■ **BRIEF**: Locate every line in the records below that holds the word "JSON" and return each one.

(Rows from an object dataset)
-*-

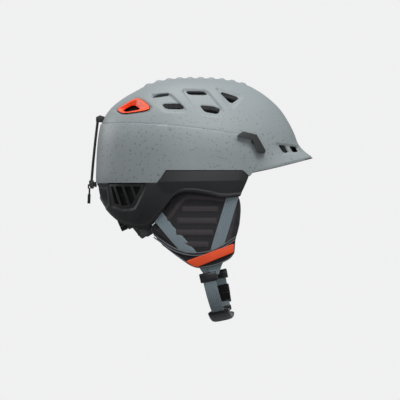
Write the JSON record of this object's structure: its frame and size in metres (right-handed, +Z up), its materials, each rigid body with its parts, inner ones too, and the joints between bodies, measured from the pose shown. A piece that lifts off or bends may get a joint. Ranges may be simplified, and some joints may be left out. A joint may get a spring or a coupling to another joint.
{
  "type": "ski touring helmet",
  "caption": "Vented ski touring helmet with a short brim, split hard shell, ear pads, chin strap, fit dial and goggle strap retainer.",
  "frame": {"origin": "centre of the head opening at brow height", "axes": "+X forward over the brim, +Y to the wearer's left, +Z up through the crown"},
  "size_m": [0.287, 0.2146, 0.3111],
  "materials": {
    "shell_grey": "satin, speckled",
    "shell_black": "matt",
    "liner_foam": "matt beaded foam",
    "lining_fabric": "soft knit",
    "cradle_plastic": "satin",
    "buckle_plastic": "semi-gloss",
    "clip_plastic": "fine grain",
    "elastic_cord": "braided",
    "webbing": "woven",
    "chin_fabric": "fleece",
    "magnet_steel": "plated",
    "accent_plastic": "satin",
    "ear_fabric": "ribbed mesh",
    "ear_lip_fabric": "fine knit",
    "label_rubber": "soft matt"
  },
  "bodies": {
    "helmet": {"upper_shell": "shell_grey", "lower_shell": "shell_black", "impact_liner": "liner_foam", "brow_pad": "lining_fabric", "crown_pad": "lining_fabric", "rear_pad": "lining_fabric", "nape_cradle": "cradle_plastic", "nape_pad": "lining_fabric", "retainer_anchor": "clip_plastic", "retainer_catch": "clip_plastic", "right_accent_vent_frame": "accent_plastic", "right_rear_vent_grille": "clip_plastic", "right_headlamp_clip": "clip_plastic", "right_side_comfort_pad": "lining_fabric", "right_halo_arm": "cradle_plastic", "right_halo_anchor": "clip_plastic", "right_strap_anchors": "cradle_plastic", "left_accent_vent_frame": "accent_plastic", "left_rear_vent_grille": "clip_plastic", "left_headlamp_clip": "clip_plastic", "left_side_comfort_pad": "lining_fabric", "left_halo_arm": "cradle_plastic", "left_halo_anchor": "clip_plastic", "left_strap_anchors": "cradle_plastic"},
    "ear_flap_right": {"right_ear_pad": "ear_fabric", "right_ear_cushion": "lining_fabric", "right_ear_lip": "ear_lip_fabric", "right_ear_label": "label_rubber", "right_front_webbing": "webbing", "right_rear_webbing": "webbing"},
    "yoke_right": {"right_strap_divider": "buckle_plastic"},
    "ear_flap_left": {"left_ear_pad": "ear_fabric", "left_ear_cushion": "lining_fabric", "left_ear_lip": "ear_lip_fabric", "left_ear_label": "label_rubber", "left_front_webbing": "webbing", "left_rear_webbing": "webbing"},
    "yoke_left": {"left_strap_divider": "buckle_plastic"},
    "chin_strap_right": {"right_chin_webbing": "webbing", "chin_pad": "chin_fabric", "buckle_webbing": "webbing", "buckle_tongue": "buckle_plastic", "tongue_magnet": "magnet_steel", "strap_keeper": "elastic_cord"},
    "chin_strap_left": {"left_chin_webbing": "webbing", "buckle_housing": "buckle_plastic", "housing_magnet": "magnet_steel"},
    "goggle_retainer": {"retainer_eye": "clip_plastic", "retainer_cords": "elastic_cord", "retainer_hook": "clip_plastic", "retainer_pull_tab": "elastic_cord"},
    "fit_dial_body": {"fit_dial": "buckle_plastic", "dial_pinion": "buckle_plastic"},
    "band_tail_right": {"right_band_tail": "cradle_plastic"},
    "band_tail_left": {"left_band_tail": "cradle_plastic"}
  },
  "joints": [
    {"name": "right_ear_flex", "type": "hinge", "parent": "helmet", "child": "ear_flap_right", "pos_m": [0, -0.09, -0.038], "axis": [-1, 0, 0], "range_deg": [0, 28], "stiffness_Nm_per_rad": 0.4},
    {"name": "left_ear_flex", "type": "hinge", "parent": "helmet", "child": "ear_flap_left", "pos_m": [0, 0.09, -0.038], "axis": [1, 0, 0], "range_deg": [0, 28], "stiffness_Nm_per_rad": 0.4},
    {"name": "right_chin_swing", "type": "hinge", "parent": "ear_flap_right", "child": "yoke_right", "pos_m": [0.039, 0, -0.128], "axis": [0.1028, 0.9947, 0], "range_deg": [-22, 22]},
    {"name": "left_chin_swing", "type": "hinge", "parent": "ear_flap_left", "child": "yoke_left", "pos_m": [0.039, 0, -0.128], "axis": [0.1028, 0.9947, 0], "range_deg": [-22, 22]},
    {"name": "right_chin_open", "type": "hinge", "parent": "yoke_right", "child": "chin_strap_right", "pos_m": [0.03619, -0.06628, -0.14688], "axis": [-0.973, 0.1005, -0.2079], "range_deg": [0, 50]},
    {"name": "left_chin_open", "type": "hinge", "parent": "yoke_left", "child": "chin_strap_left", "pos_m": [0.0498, 0.06546, -0.14688], "axis": [0.973, -0.1005, 0.2079], "range_deg": [0, 50]},
    {"name": "goggle_retainer_swing", "type": "hinge", "parent": "helmet", "child": "goggle_retainer", "pos_m": [-0.1055, 0, 0.058], "axis": [0, 1, 0], "range_deg": [0, 60]},
    {"name": "fit_dial_turn", "type": "hinge", "parent": "helmet", "child": "fit_dial_body", "pos_m": [-0.062, 0, -0.064], "axis": [0.9205, 0, 0.3907], "range_deg": [-135, 135]},
    {"name": "right_band_slide", "type": "slide", "parent": "helmet", "child": "band_tail_right", "axis": [0, 1, 0], "range_m": [-0.008, 0.008]},
    {"name": "left_band_slide", "type": "slide", "parent": "helmet", "child": "band_tail_left", "axis": [0, -1, 0], "range_m": [-0.008, 0.008]}
  ],
  "couplings": [
    {"joint": "left_chin_swing", "follows": "right_chin_swing", "ratio": 1},
    {"joint": "right_band_slide", "follows": "fit_dial_turn", "m_per_rad": -0.00335},
    {"joint": "left_band_slide", "follows": "fit_dial_turn", "m_per_rad": -0.00335}
  ]
}
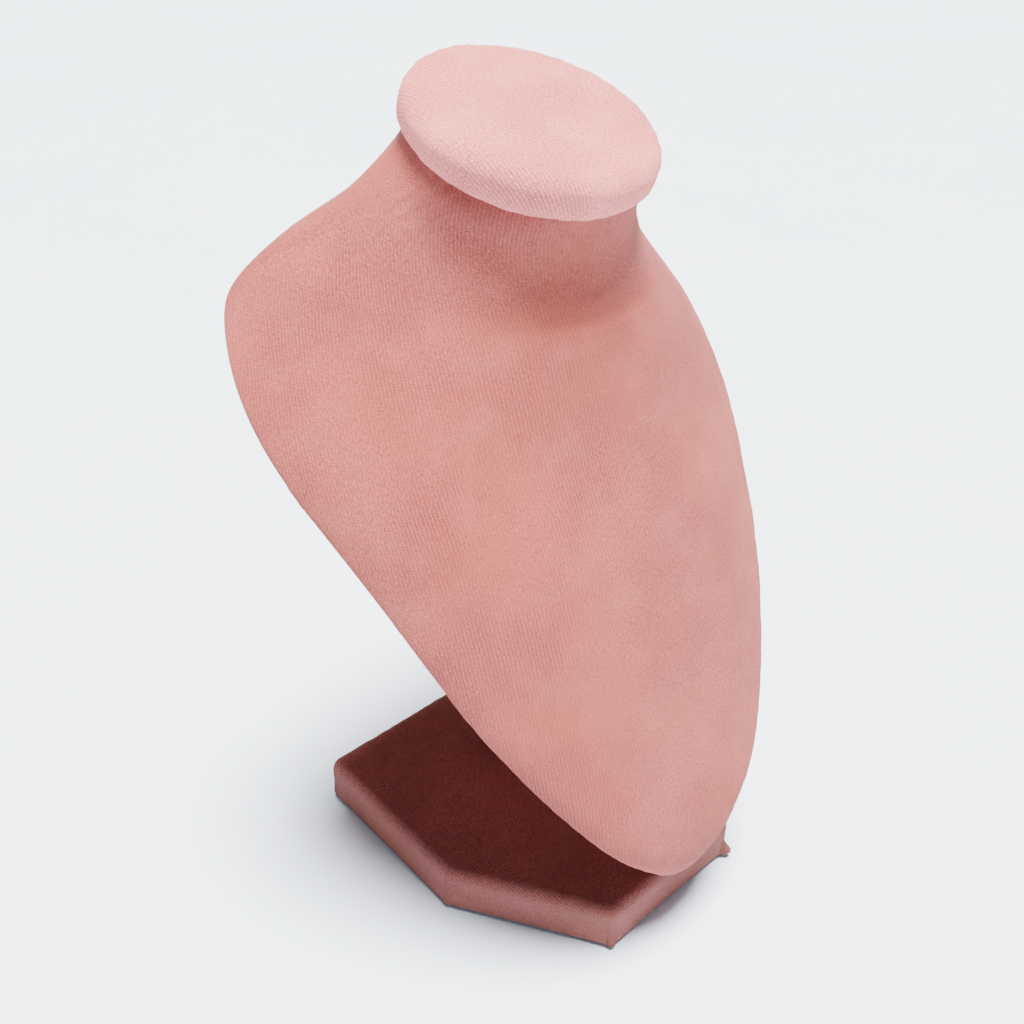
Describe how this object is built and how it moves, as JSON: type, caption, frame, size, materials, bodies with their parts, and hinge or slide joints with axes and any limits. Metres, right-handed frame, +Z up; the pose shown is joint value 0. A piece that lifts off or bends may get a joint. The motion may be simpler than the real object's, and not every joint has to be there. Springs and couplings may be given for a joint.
{
  "type": "necklace display bust",
  "caption": "Fabric-covered necklace display bust with an oval tilted cap, leaning chest and a six-sided covered base, carried by an upright post.",
  "frame": {"origin": "middle of the base board's 90 x 88 mm footprint, on the face the base rests on", "axes": "+Z up, the chest faces -Y, +X is the bust's left-right line and X = 0 its plane of symmetry"},
  "size_m": [0.1278, 0.109, 0.1965],
  "materials": {
    "velour_bust": "brushed pile knit",
    "velour_back": "brushed pile knit",
    "velour_post": "brushed pile knit",
    "velour_cap": "brushed pile knit",
    "velour_base": "brushed pile knit",
    "wadding": "soft white wadding",
    "shell_plastic": "matt moulded",
    "fibreboard": "raw fibreboard",
    "softwood": "planed",
    "felt": "felt",
    "wire": "galvanised",
    "screw_steel": "zinc plated"
  },
  "bodies": {
    "root": {"bust_cover": "velour_bust", "back_cover": "velour_back", "post_cover": "velour_post", "cap_cover": "velour_cap", "base_cover": "velour_base", "bust_wadding": "wadding", "cap_wadding": "wadding", "bust_shell": "shell_plastic", "back_panel": "fibreboard", "chest_block": "softwood", "neck_plug": "softwood", "cap_board": "fibreboard", "support_post": "softwood", "base_board": "fibreboard", "base_lining": "felt", "base_staples": "wire", "post_foot_screws": "screw_steel", "post_top_screws": "screw_steel", "cap_screws": "screw_steel", "tip_pin": "screw_steel"}
  },
  "joints": []
}
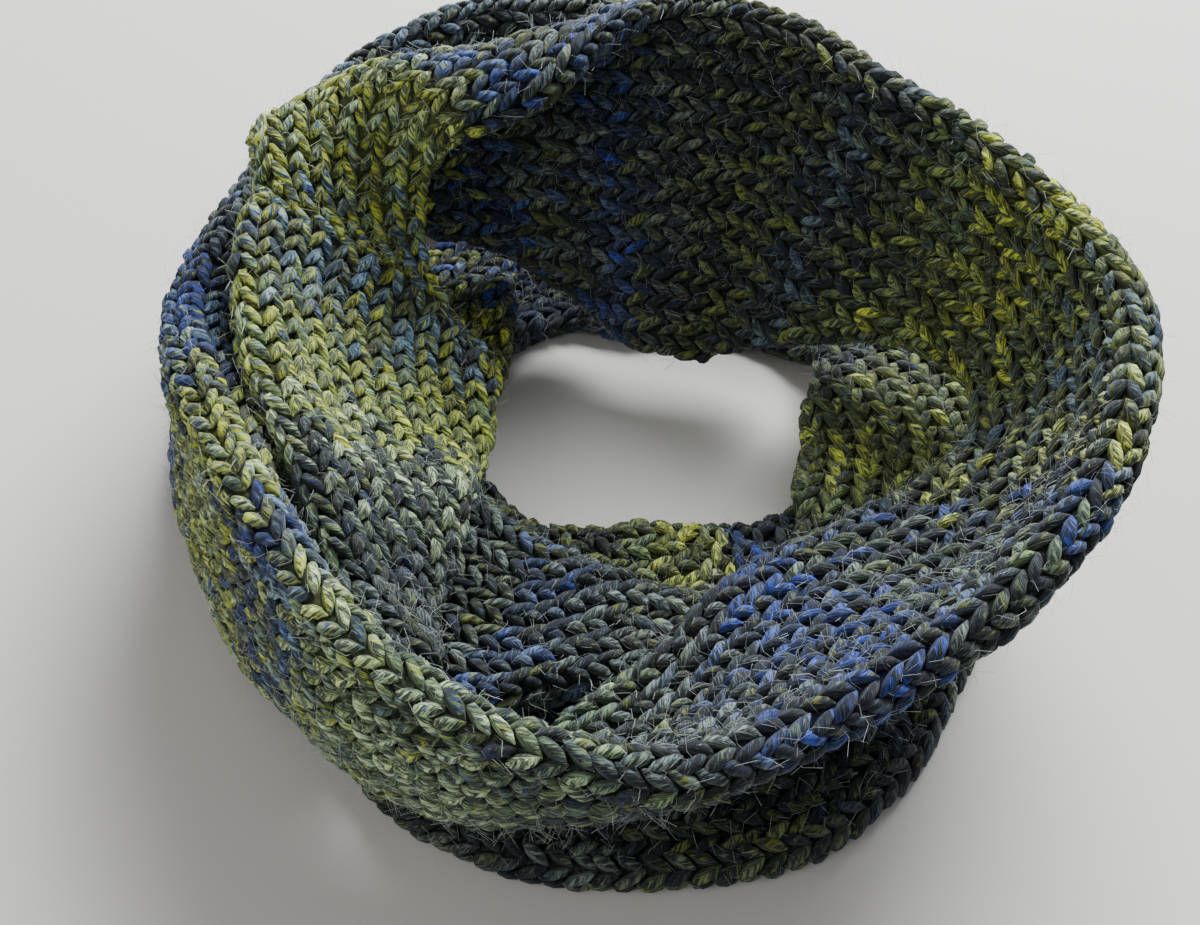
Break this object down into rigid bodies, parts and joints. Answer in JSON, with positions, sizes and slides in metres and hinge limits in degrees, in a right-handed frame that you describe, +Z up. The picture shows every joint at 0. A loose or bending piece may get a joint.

-*-

■ **FULL ANSWER**:
Write the JSON record of this object's structure: its frame and size in metres (right-handed, +Z up), its materials, each rigid body with its parts, inner ones too, and the joints between bodies, measured from the pose shown. A piece that lifts off or bends may get a joint. Ranges may be simplified, and some joints may be left out. A joint may get a spring or a coupling to another joint.
Describe how this object is built and how it moves, as JSON: type, caption, frame, size, materials, bodies with their parts, and hinge or slide joints with axes and any limits. Metres, right-handed frame, +Z up; the pose shown is joint value 0. A piece that lifts off or bends may get a joint. The motion may be simpler than the real object's, and not every joint has to be there. Springs and couplings may be given for a joint.
Break this object down into rigid bodies, parts and joints. Answer in JSON, with positions, sizes and slides in metres and hinge limits in degrees, in a right-handed frame that you describe, +Z up. The picture shows every joint at 0. A loose or bending piece may get a joint.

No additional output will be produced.